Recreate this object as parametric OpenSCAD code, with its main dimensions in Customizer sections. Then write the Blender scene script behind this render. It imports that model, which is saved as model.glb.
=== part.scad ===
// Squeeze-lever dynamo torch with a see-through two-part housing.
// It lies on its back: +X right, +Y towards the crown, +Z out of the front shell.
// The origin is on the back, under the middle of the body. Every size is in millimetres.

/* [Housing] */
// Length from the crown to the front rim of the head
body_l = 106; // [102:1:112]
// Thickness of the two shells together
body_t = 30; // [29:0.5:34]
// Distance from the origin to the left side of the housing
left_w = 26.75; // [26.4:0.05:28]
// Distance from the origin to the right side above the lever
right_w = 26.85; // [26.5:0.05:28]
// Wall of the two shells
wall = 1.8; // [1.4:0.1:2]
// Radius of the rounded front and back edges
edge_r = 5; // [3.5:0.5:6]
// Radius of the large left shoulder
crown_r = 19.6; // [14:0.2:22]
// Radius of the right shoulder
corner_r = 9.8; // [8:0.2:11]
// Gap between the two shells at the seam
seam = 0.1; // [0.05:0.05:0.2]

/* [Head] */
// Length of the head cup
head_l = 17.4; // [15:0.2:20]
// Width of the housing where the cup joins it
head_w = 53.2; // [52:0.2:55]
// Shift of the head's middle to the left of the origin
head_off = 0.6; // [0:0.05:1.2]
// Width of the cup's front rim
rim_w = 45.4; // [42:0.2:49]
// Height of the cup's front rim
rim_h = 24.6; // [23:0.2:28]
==
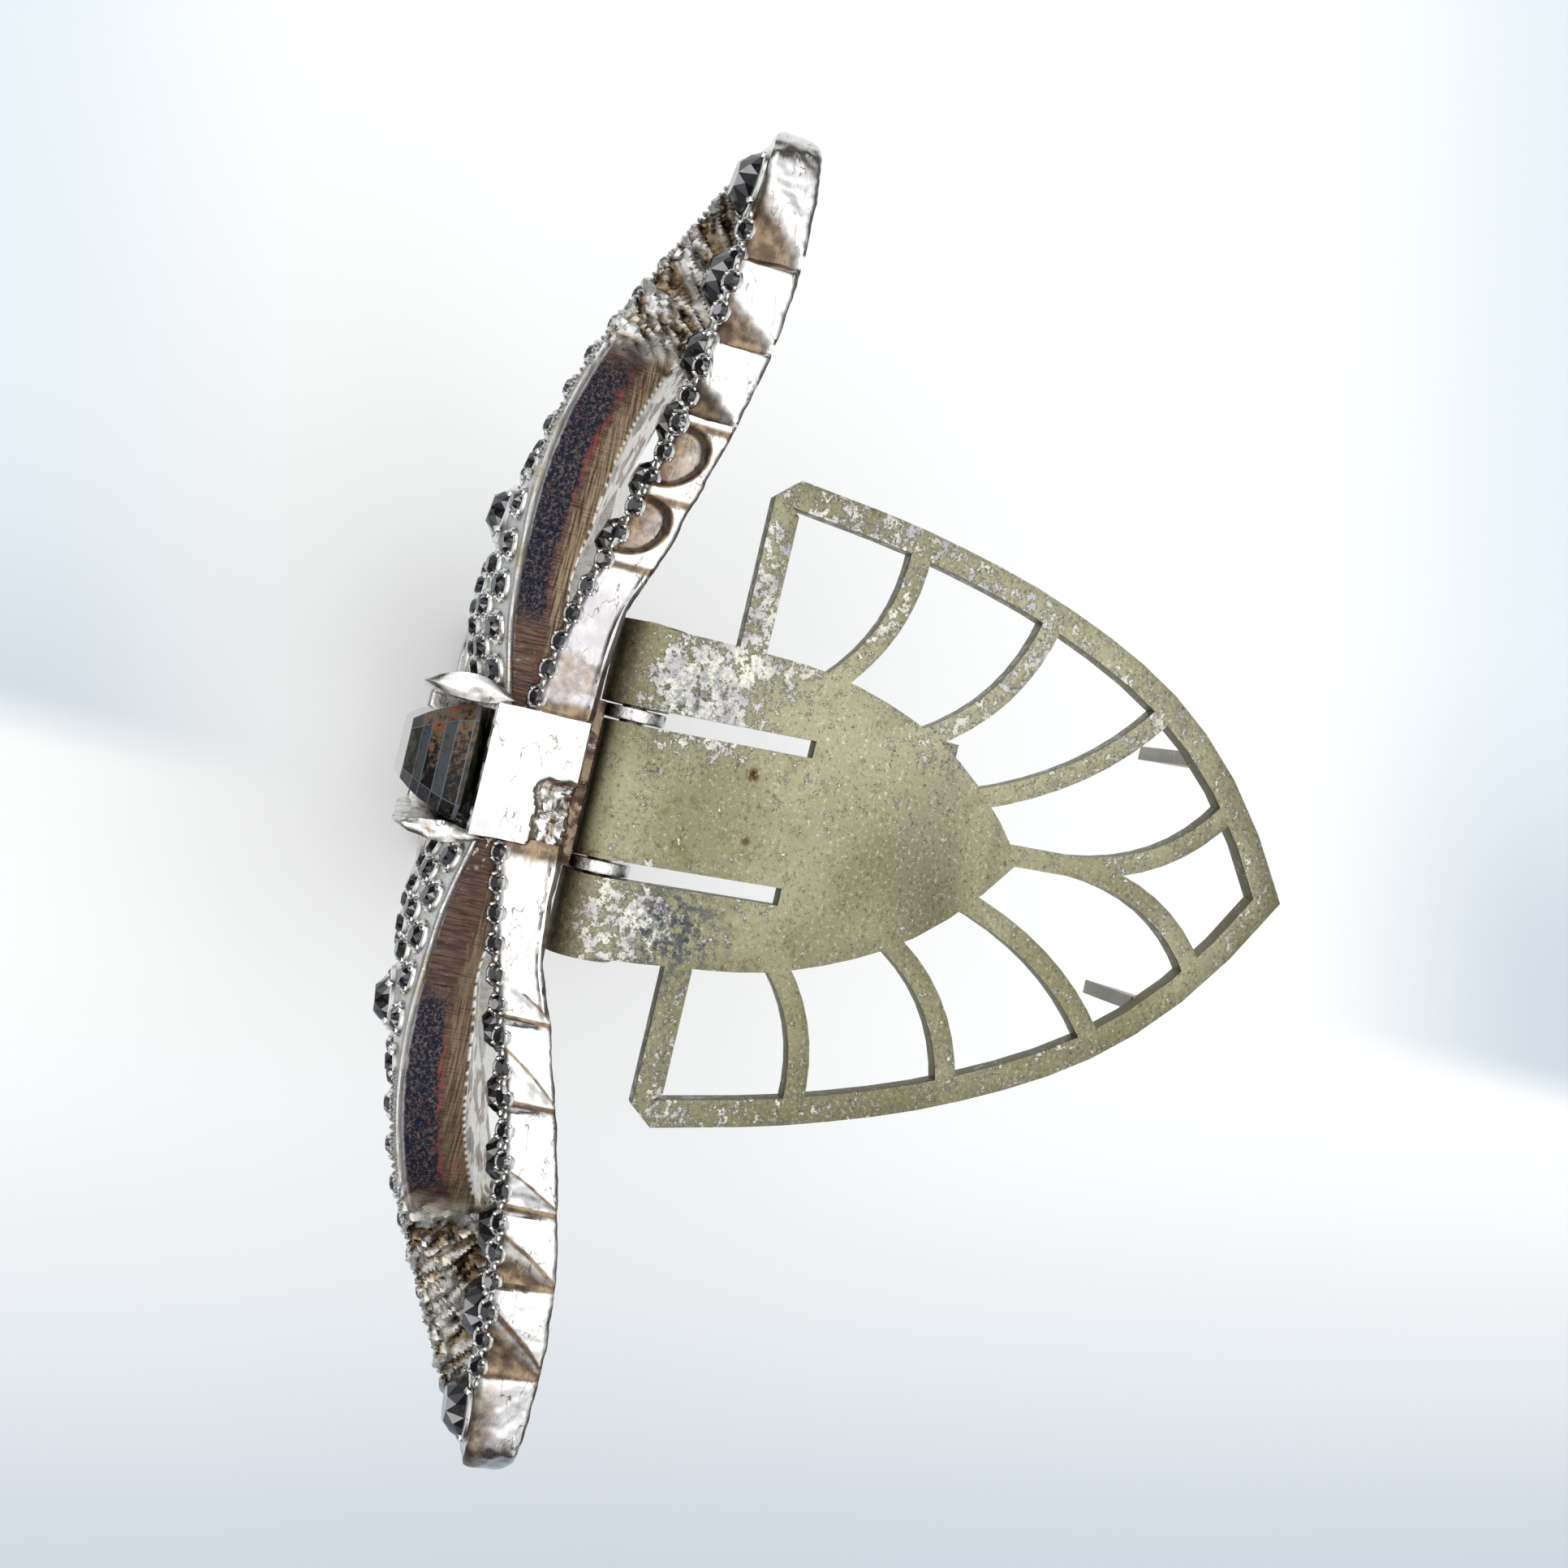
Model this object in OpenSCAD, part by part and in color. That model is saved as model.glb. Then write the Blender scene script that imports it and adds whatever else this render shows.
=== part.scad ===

**Challenge**
Output nothing except the lines from the line with "Recreate this object" through the line with "rim_h = 24.6; // [23:0.2:28]", copied exactly, end lines included.

**Result**
Recreate this object as parametric OpenSCAD code, with its main dimensions in Customizer sections. Then write the Blender scene script behind this render. It imports that model, which is saved as model.glb.
=== part.scad ===
// Squeeze-lever dynamo torch with a see-through two-part housing.
// It lies on its back: +X right, +Y towards the crown, +Z out of the front shell.
// The origin is on the back, under the middle of the body. Every size is in millimetres.

/* [Housing] */
// Length from the crown to the front rim of the head
body_l = 106; // [102:1:112]
// Thickness of the two shells together
body_t = 30; // [29:0.5:34]
// Distance from the origin to the left side of the housing
left_w = 26.75; // [26.4:0.05:28]
// Distance from the origin to the right side above the lever
right_w = 26.85; // [26.5:0.05:28]
// Wall of the two shells
wall = 1.8; // [1.4:0.1:2]
// Radius of the rounded front and back edges
edge_r = 5; // [3.5:0.5:6]
// Radius of the large left shoulder
crown_r = 19.6; // [14:0.2:22]
// Radius of the right shoulder
corner_r = 9.8; // [8:0.2:11]
// Gap between the two shells at the seam
seam = 0.1; // [0.05:0.05:0.2]

/* [Head] */
// Length of the head cup
head_l = 17.4; // [15:0.2:20]
// Width of the housing where the cup joins it
head_w = 53.2; // [52:0.2:55]
// Shift of the head's middle to the left of the origin
head_off = 0.6; // [0:0.05:1.2]
// Width of the cup's front rim
rim_w = 45.4; // [42:0.2:49]
// Height of the cup's front rim
rim_h = 24.6; // [23:0.2:28]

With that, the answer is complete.